# The task
The listing below should be written out exactly; please include all of it.
>> BEGIN Provided material
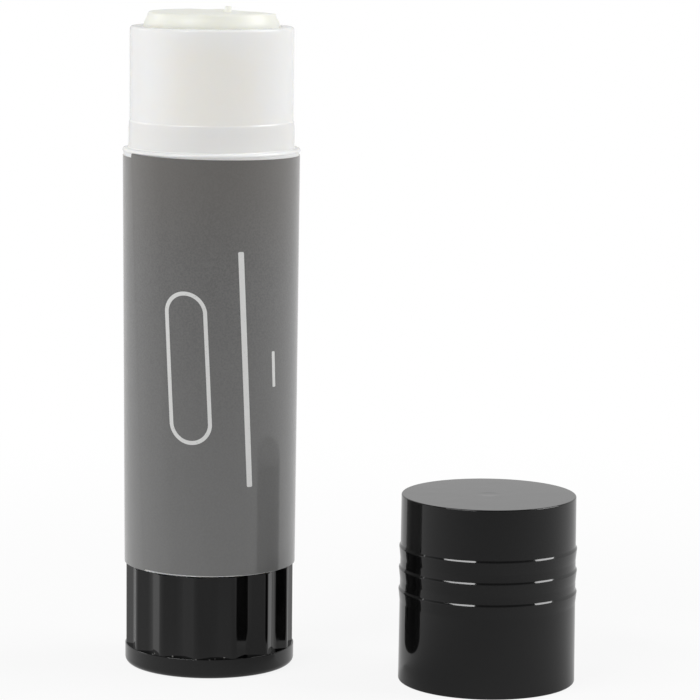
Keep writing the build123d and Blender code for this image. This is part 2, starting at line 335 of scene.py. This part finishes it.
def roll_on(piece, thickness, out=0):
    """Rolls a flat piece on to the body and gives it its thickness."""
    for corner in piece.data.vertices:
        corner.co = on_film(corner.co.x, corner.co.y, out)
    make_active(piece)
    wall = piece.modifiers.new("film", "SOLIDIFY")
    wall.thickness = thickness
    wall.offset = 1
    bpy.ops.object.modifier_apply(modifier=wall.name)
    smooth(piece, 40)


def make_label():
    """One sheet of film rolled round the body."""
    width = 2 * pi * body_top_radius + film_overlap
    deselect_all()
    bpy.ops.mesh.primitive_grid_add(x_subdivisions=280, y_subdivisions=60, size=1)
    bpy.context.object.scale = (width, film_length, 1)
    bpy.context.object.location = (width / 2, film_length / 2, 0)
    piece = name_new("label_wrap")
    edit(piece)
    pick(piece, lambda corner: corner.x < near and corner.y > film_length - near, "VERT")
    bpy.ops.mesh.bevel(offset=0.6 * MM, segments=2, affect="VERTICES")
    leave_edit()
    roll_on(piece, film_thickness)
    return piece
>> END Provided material
# Result
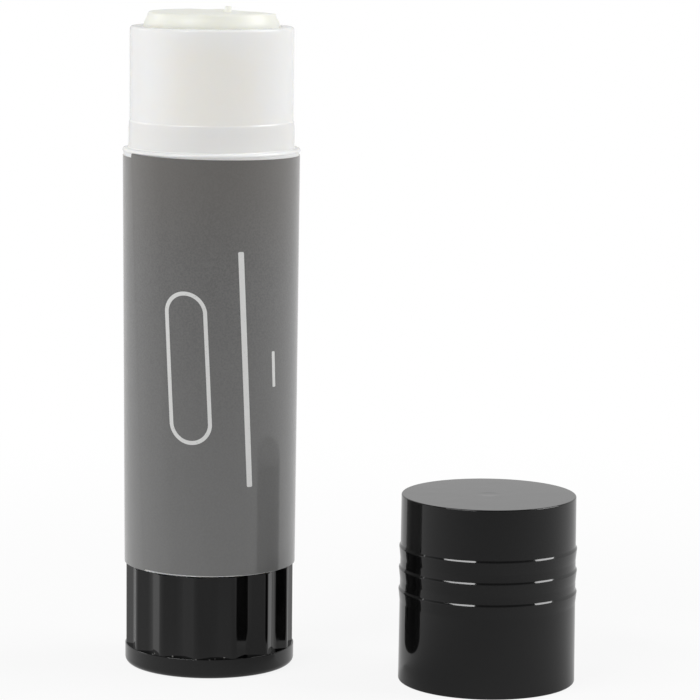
Keep writing the build123d and Blender code for this image. This is part 2, starting at line 335 of scene.py. This part finishes it.
def roll_on(piece, thickness, out=0):
    """Rolls a flat piece on to the body and gives it its thickness."""
    for corner in piece.data.vertices:
        corner.co = on_film(corner.co.x, corner.co.y, out)
    make_active(piece)
    wall = piece.modifiers.new("film", "SOLIDIFY")
    wall.thickness = thickness
    wall.offset = 1
    bpy.ops.object.modifier_apply(modifier=wall.name)
    smooth(piece, 40)


def make_label():
    """One sheet of film rolled round the body."""
    width = 2 * pi * body_top_radius + film_overlap
    deselect_all()
    bpy.ops.mesh.primitive_grid_add(x_subdivisions=280, y_subdivisions=60, size=1)
    bpy.context.object.scale = (width, film_length, 1)
    bpy.context.object.location = (width / 2, film_length / 2, 0)
    piece = name_new("label_wrap")
    edit(piece)
    pick(piece, lambda corner: corner.x < near and corner.y > film_length - near, "VERT")
    bpy.ops.mesh.bevel(offset=0.6 * MM, segments=2, affect="VERTICES")
    leave_edit()
    roll_on(piece, film_thickness)
    return piece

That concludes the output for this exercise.